How to Eat a Teishoku (Without Overthinking It)
There's no strict protocol, but there is a rhythm that locals follow instinctively—a kind of triangular eating called 三角食べ (sankaku-tabe). Rather than finishing one dish before starting another (Western "course" logic), you rotate: a bite of rice, a sip of miso, a piece of the main, back to rice, a nibble of pickles. This way, flavors layer and evolve throughout the meal. The rice never gets lonely.
- Rice and miso soup are almost always refillable at chains. Don't be shy—say 「おかわりお願いします」 (Okawari onegai shimasu).
- The small dish of cabbage that comes with tonkatsu or karaage isn't garnish—it's a palate cleanser. Eat it.
- Pickles are not a side quest. They reset your tongue between bites. Use them.
- If the ticket machine confuses you, look for the kanji 定食 and the highest-priced option usually includes the most variety.
- At lunch, most teishoku-ya offer 日替わり定食 (higawari teishoku)—the daily special. It's usually the best value and the freshest option.
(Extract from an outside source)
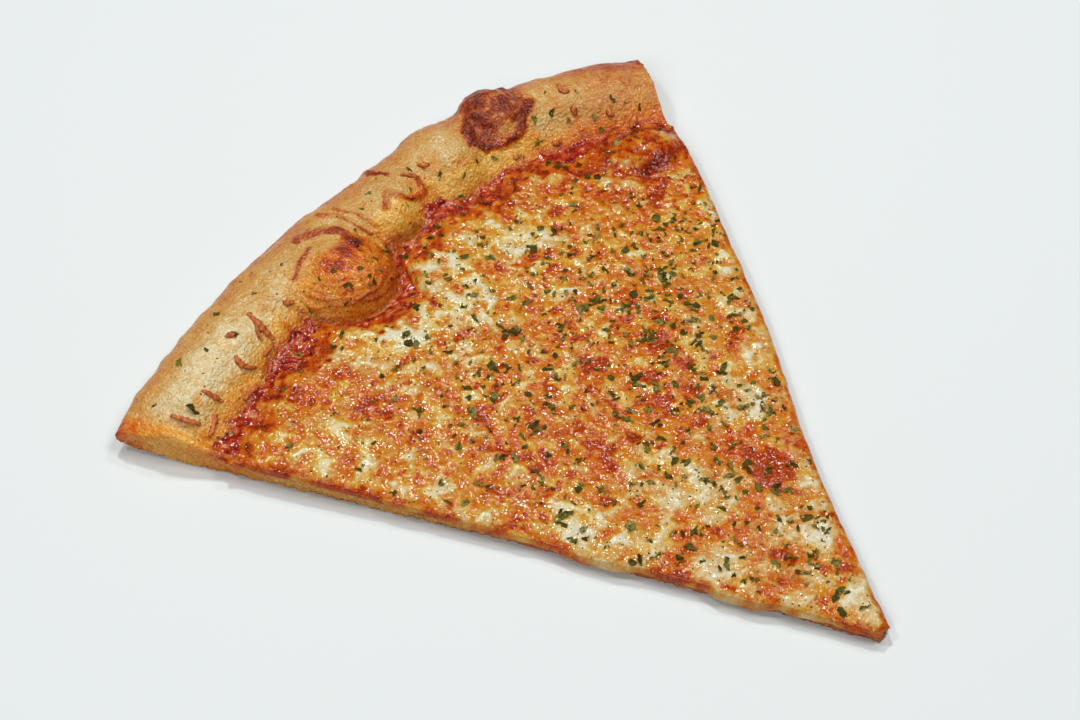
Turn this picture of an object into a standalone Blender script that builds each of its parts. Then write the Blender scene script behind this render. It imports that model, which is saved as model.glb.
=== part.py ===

More Than a Meal: Why Teishoku Matters
Japan's food culture is globally celebrated for its spectacles—the $300 omakase, the Wagyu theatrics, the Michelin-starred temples of kaiseki. But teishoku is the quiet engine beneath all of it. It is how 125 million people actually eat on a Tuesday afternoon. It is the nutritional standard that gives Japan one of the longest life expectancies on Earth. It is where children learn, in school cafeterias designed around the ichijū-sansai model, that a meal should be varied, moderate, and complete.
There is something quietly radical about a food culture that treats balance not as an aspiration but as a default. In a world of super-sized portions and single-dish excess, the teishoku tray insists on proportion. Every element is small. Together, they are enough.
The Tray as Mirror
The word 定食 breaks down simply: 定 (fixed, established) and 食 (meal). A fixed meal. But fixity, in Japanese culture, doesn't mean rigidity—it means reliability, a form you can trust. The teishoku is fixed in structure so that it can be infinitely variable in content. Mackerel in autumn, bamboo shoots in spring, cold tofu in summer. The frame stays; the picture changes.
Sit at the counter of a teishoku-ya at 12:15 on a weekday. Watch the trays go out—each one identical in architecture, each one different in detail. Listen to the rhythmic clatter of chopsticks, the quiet slurp of soup, the soft 「ごちそうさまでした」 murmured on the way out. This is not a food trend. This is not a hack. This is Japan eating the way it has always eaten—one balanced tray at a time.